Task requirements
Return all lines with the word "picture" in them.

****************************************

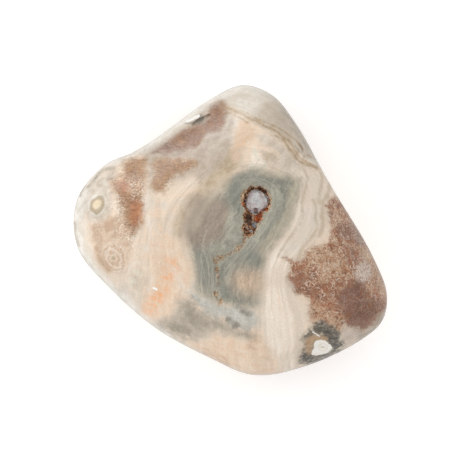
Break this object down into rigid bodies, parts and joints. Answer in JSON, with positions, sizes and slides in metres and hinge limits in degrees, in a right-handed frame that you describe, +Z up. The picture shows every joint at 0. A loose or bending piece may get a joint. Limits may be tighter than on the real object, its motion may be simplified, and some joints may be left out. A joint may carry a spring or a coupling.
{
  "type": "ocean jasper tumbled stone",
  "caption": "Polished tumbled pebble of banded, orbicular jasper: a rounded, flattened form with a flat to rest on and a small crystal-lined vug in its upper face.",
  "frame": {"origin": "bottom centre of the bounding box, on the surface that the pebble lies on", "axes": "+Z up out of the face with the vug; +X to the right and +Y to the top of that face as the picture shows it"},
  "size_m": [0.0392, 0.0362, 0.019],
  "materials": {
    "polished_jasper": "polished, softly glossy",
    "quartz_crust": "fine glittering crystals, stained rust at their feet"
  },
  "bodies": {
    "root": {"stone": "polished_jasper", "vug_crust": "quartz_crust"}
  },
  "joints": []
}
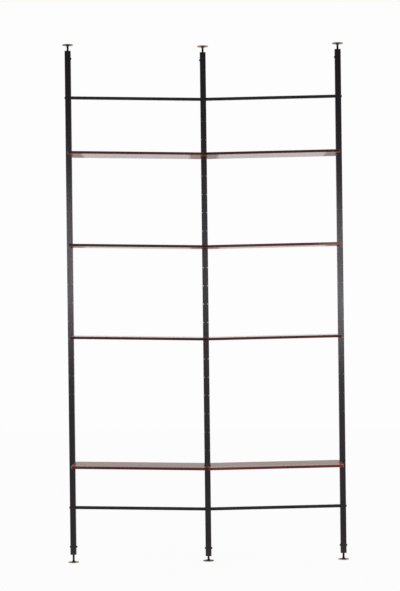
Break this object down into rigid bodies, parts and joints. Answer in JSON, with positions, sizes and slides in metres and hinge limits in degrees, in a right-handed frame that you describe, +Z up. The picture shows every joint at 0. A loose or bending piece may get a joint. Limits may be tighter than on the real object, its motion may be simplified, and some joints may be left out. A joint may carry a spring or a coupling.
{
  "type": "floor-to-ceiling bookcase",
  "caption": "Open bookcase of slim square posts braced between floor and ceiling by screw feet, with tie rails and lift-off notched wooden shelves on pins.",
  "frame": {"origin": "on the floor, on the middle post's axis, half way through the depth", "axes": "+X to the right along the row of posts, +Y from front to back, +Z up"},
  "size_m": [1.536, 0.268, 2.8317],
  "materials": {
    "post_lacquer": "satin black lacquer",
    "rail_lacquer": "satin black lacquer",
    "shelf_wood": "varnished dark reddish wood",
    "pad_brass": "aged brass",
    "stem_steel": "browned steel",
    "pin_steel": "dark steel",
    "fixing_steel": "blackened steel",
    "inner_steel": "plain machined steel"
  },
  "bodies": {
    "frame": {"bottom_plug_bolts": "fixing_steel", "bottom_plug_nuts": "fixing_steel", "plug_bottom_left": "inner_steel", "plug_bottom_middle": "inner_steel", "plug_bottom_right": "inner_steel", "plug_top_left": "inner_steel", "plug_top_middle": "inner_steel", "plug_top_right": "inner_steel", "post_left": "post_lacquer", "post_middle": "post_lacquer", "post_right": "post_lacquer", "rail_bottom_left": "rail_lacquer", "rail_bottom_right": "rail_lacquer", "rail_insert_bottom_left_a": "inner_steel", "rail_insert_bottom_left_b": "inner_steel", "rail_insert_bottom_right_a": "inner_steel", "rail_insert_bottom_right_b": "inner_steel", "rail_insert_top_left_a": "inner_steel", "rail_insert_top_left_b": "inner_steel", "rail_insert_top_right_a": "inner_steel", "rail_insert_top_right_b": "inner_steel", "rail_screws": "fixing_steel", "rail_studs": "inner_steel", "rail_top_left": "rail_lacquer", "rail_top_right": "rail_lacquer", "shelf_pin_sleeves_1": "pin_steel", "shelf_pin_sleeves_2": "pin_steel", "shelf_pin_sleeves_3": "pin_steel", "shelf_pin_sleeves_4": "pin_steel", "shelf_pins_1": "pin_steel", "shelf_pins_2": "pin_steel", "shelf_pins_3": "pin_steel", "shelf_pins_4": "pin_steel", "stem_lock_screws": "fixing_steel", "top_plug_screws": "fixing_steel"},
    "foot_pad_bottom_left": {"pad_bottom_left": "pad_brass"},
    "foot_stem_bottom_left": {"stem_bottom_left": "stem_steel"},
    "foot_pad_bottom_middle": {"pad_bottom_middle": "pad_brass"},
    "foot_stem_bottom_middle": {"stem_bottom_middle": "stem_steel"},
    "foot_pad_bottom_right": {"pad_bottom_right": "pad_brass"},
    "foot_stem_bottom_right": {"stem_bottom_right": "stem_steel"},
    "foot_pad_top_left": {"pad_top_left": "pad_brass"},
    "foot_stem_top_left": {"stem_top_left": "stem_steel"},
    "foot_pad_top_middle": {"pad_top_middle": "pad_brass"},
    "foot_stem_top_middle": {"stem_top_middle": "stem_steel"},
    "foot_pad_top_right": {"pad_top_right": "pad_brass"},
    "foot_stem_top_right": {"stem_top_right": "stem_steel"},
    "shelf_1_left_board": {"shelf_1_left": "shelf_wood"},
    "shelf_1_right_board": {"shelf_1_right": "shelf_wood"},
    "shelf_2_left_board": {"shelf_2_left": "shelf_wood"},
    "shelf_2_right_board": {"shelf_2_right": "shelf_wood"},
    "shelf_3_left_board": {"shelf_3_left": "shelf_wood"},
    "shelf_3_right_board": {"shelf_3_right": "shelf_wood"},
    "shelf_4_left_board": {"shelf_4_left": "shelf_wood"},
    "shelf_4_right_board": {"shelf_4_right": "shelf_wood"}
  },
  "joints": [
    {"name": "rise_bottom_left", "type": "slide", "parent": "frame", "child": "foot_pad_bottom_left", "axis": [0, 0, -1], "range_m": [-0.0172, 0.0083]},
    {"name": "turn_bottom_left", "type": "hinge", "parent": "foot_pad_bottom_left", "child": "foot_stem_bottom_left", "pos_m": [-0.738, 0, 0], "axis": [0, 0, -1], "range_deg": [-3538.31, 1707.45]},
    {"name": "rise_bottom_middle", "type": "slide", "parent": "frame", "child": "foot_pad_bottom_middle", "axis": [0, 0, -1], "range_m": [-0.001, 0.0245]},
    {"name": "turn_bottom_middle", "type": "hinge", "parent": "foot_pad_bottom_middle", "child": "foot_stem_bottom_middle", "pos_m": [0, 0, 0], "axis": [0, 0, -1], "range_deg": [-205.73, 5040.02]},
    {"name": "rise_bottom_right", "type": "slide", "parent": "frame", "child": "foot_pad_bottom_right", "axis": [0, 0, -1], "range_m": [-0.0097, 0.0158]},
    {"name": "turn_bottom_right", "type": "hinge", "parent": "foot_pad_bottom_right", "child": "foot_stem_bottom_right", "pos_m": [0.738, 0, 0], "axis": [0, 0, -1], "range_deg": [-1995.45, 3250.31]},
    {"name": "rise_top_left", "type": "slide", "parent": "frame", "child": "foot_pad_top_left", "axis": [0, 0, 1], "range_m": [-0.0075, 0.018]},
    {"name": "turn_top_left", "type": "hinge", "parent": "foot_pad_top_left", "child": "foot_stem_top_left", "pos_m": [-0.738, 0, 2.8317], "axis": [0, 0, 1], "range_deg": [-1542.88, 3702.88]},
    {"name": "rise_top_middle", "type": "slide", "parent": "frame", "child": "foot_pad_top_middle", "axis": [0, 0, 1], "range_m": [-0.0075, 0.018]},
    {"name": "turn_top_middle", "type": "hinge", "parent": "foot_pad_top_middle", "child": "foot_stem_top_middle", "pos_m": [0, 0, 2.8155], "axis": [0, 0, 1], "range_deg": [-1542.88, 3702.88]},
    {"name": "rise_top_right", "type": "slide", "parent": "frame", "child": "foot_pad_top_right", "axis": [0, 0, 1], "range_m": [-0.0075, 0.018]},
    {"name": "turn_top_right", "type": "hinge", "parent": "foot_pad_top_right", "child": "foot_stem_top_right", "pos_m": [0.738, 0, 2.8242], "axis": [0, 0, 1], "range_deg": [-1542.88, 3702.88]},
    {"name": "lift_shelf_1_left", "type": "slide", "parent": "frame", "child": "shelf_1_left_board", "axis": [0, 0, 1], "range_m": [0, 0.1]},
    {"name": "lift_shelf_1_right", "type": "slide", "parent": "frame", "child": "shelf_1_right_board", "axis": [0, 0, 1], "range_m": [0, 0.1]},
    {"name": "lift_shelf_2_left", "type": "slide", "parent": "frame", "child": "shelf_2_left_board", "axis": [0, 0, 1], "range_m": [0, 0.1]},
    {"name": "lift_shelf_2_right", "type": "slide", "parent": "frame", "child": "shelf_2_right_board", "axis": [0, 0, 1], "range_m": [0, 0.1]},
    {"name": "lift_shelf_3_left", "type": "slide", "parent": "frame", "child": "shelf_3_left_board", "axis": [0, 0, 1], "range_m": [0, 0.1]},
    {"name": "lift_shelf_3_right", "type": "slide", "parent": "frame", "child": "shelf_3_right_board", "axis": [0, 0, 1], "range_m": [0, 0.1]},
    {"name": "lift_shelf_4_left", "type": "slide", "parent": "frame", "child": "shelf_4_left_board", "axis": [0, 0, 1], "range_m": [0, 0.1]},
    {"name": "lift_shelf_4_right", "type": "slide", "parent": "frame", "child": "shelf_4_right_board", "axis": [0, 0, 1], "range_m": [0, 0.1]}
  ],
  "couplings": [
    {"joint": "turn_bottom_left", "follows": "rise_bottom_left", "rad_per_m": 3590.4},
    {"joint": "turn_bottom_middle", "follows": "rise_bottom_middle", "rad_per_m": 3590.4},
    {"joint": "turn_bottom_right", "follows": "rise_bottom_right", "rad_per_m": 3590.4},
    {"joint": "turn_top_left", "follows": "rise_top_left", "rad_per_m": 3590.4},
    {"joint": "turn_top_middle", "follows": "rise_top_middle", "rad_per_m": 3590.4},
    {"joint": "turn_top_right", "follows": "rise_top_right", "rad_per_m": 3590.4}
  ]
}
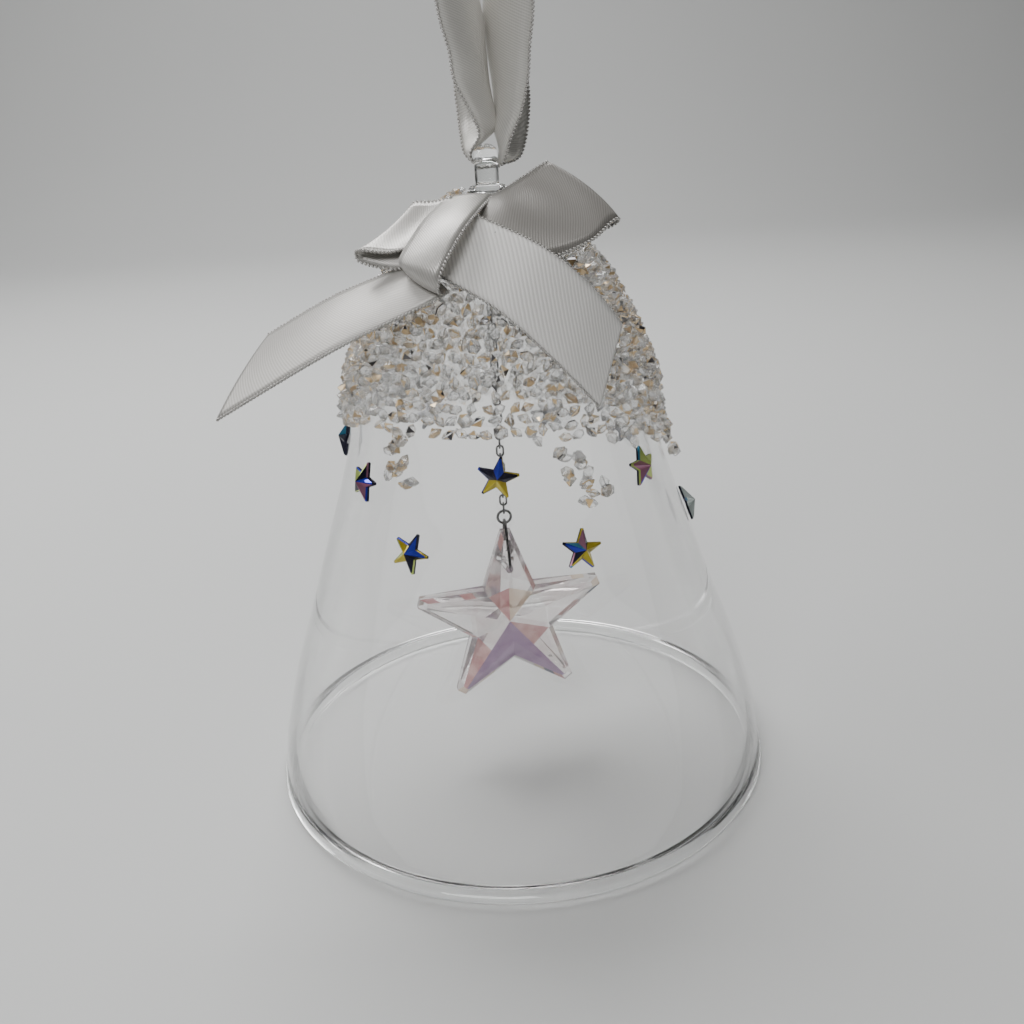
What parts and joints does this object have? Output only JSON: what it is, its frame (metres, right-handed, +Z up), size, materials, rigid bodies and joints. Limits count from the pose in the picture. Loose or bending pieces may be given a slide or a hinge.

****************************************

Expected output
Break this object down into rigid bodies, parts and joints. Answer in JSON, with positions, sizes and slides in metres and hinge limits in degrees, in a right-handed frame that you describe, +Z up. The picture shows every joint at 0. A loose or bending piece may get a joint. Limits may be tighter than on the real object, its motion may be simplified, and some joints may be left out. A joint may carry a spring or a coupling.
  "frame": {"origin": "bottom centre of the bounding box, on the surface that the pebble lies on", "axes": "+Z up out of the face with the vug; +X to the right and +Y to the top of that face as the picture shows it"},
Break this object down into rigid bodies, parts and joints. Answer in JSON, with positions, sizes and slides in metres and hinge limits in degrees, in a right-handed frame that you describe, +Z up. The picture shows every joint at 0. A loose or bending piece may get a joint. Limits may be tighter than on the real object, its motion may be simplified, and some joints may be left out. A joint may carry a spring or a coupling.
What parts and joints does this object have? Output only JSON: what it is, its frame (metres, right-handed, +Z up), size, materials, rigid bodies and joints. Limits count from the pose in the picture. Loose or bending pieces may be given a slide or a hinge.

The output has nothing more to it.